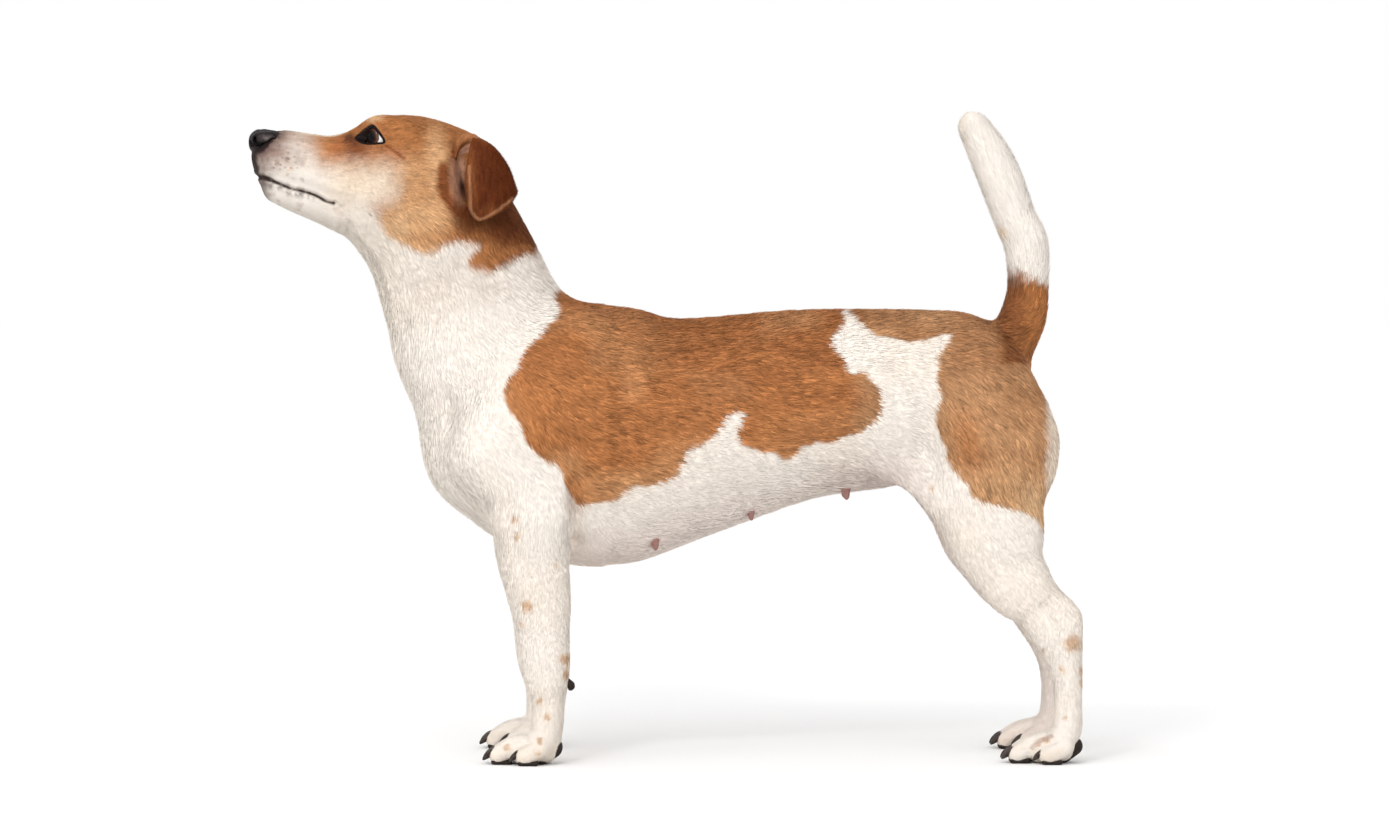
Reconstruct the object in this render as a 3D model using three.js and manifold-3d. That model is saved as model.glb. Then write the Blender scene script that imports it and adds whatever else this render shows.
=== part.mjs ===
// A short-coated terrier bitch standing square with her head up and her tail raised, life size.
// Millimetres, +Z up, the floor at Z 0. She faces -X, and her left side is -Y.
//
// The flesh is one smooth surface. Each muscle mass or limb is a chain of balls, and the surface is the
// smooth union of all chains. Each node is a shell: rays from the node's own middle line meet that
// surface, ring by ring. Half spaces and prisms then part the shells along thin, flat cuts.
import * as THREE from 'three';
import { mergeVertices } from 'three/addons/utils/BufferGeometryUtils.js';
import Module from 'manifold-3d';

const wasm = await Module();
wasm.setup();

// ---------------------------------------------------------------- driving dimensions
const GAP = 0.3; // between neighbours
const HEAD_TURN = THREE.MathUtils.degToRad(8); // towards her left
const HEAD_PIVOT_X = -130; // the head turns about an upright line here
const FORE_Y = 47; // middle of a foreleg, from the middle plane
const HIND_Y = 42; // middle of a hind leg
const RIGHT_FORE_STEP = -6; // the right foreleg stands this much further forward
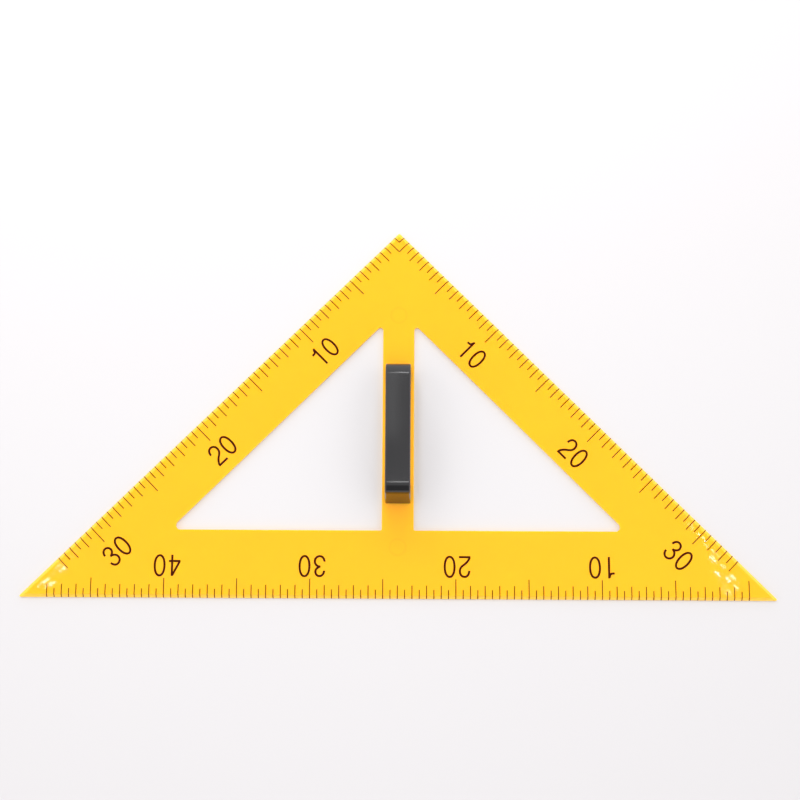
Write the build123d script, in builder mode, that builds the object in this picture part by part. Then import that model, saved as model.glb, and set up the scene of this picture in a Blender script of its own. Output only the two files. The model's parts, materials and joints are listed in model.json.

§ **What this task involves**
Select and copy each line from the data that includes the word "Blender".

§ **The solution**
Reconstruct the object in this render as a 3D model using three.js and manifold-3d. That model is saved as model.glb. Then write the Blender scene script that imports it and adds whatever else this render shows.
Write the build123d script, in builder mode, that builds the object in this picture part by part. Then import that model, saved as model.glb, and set up the scene of this picture in a Blender script of its own. Output only the two files. The model's parts, materials and joints are listed in model.json.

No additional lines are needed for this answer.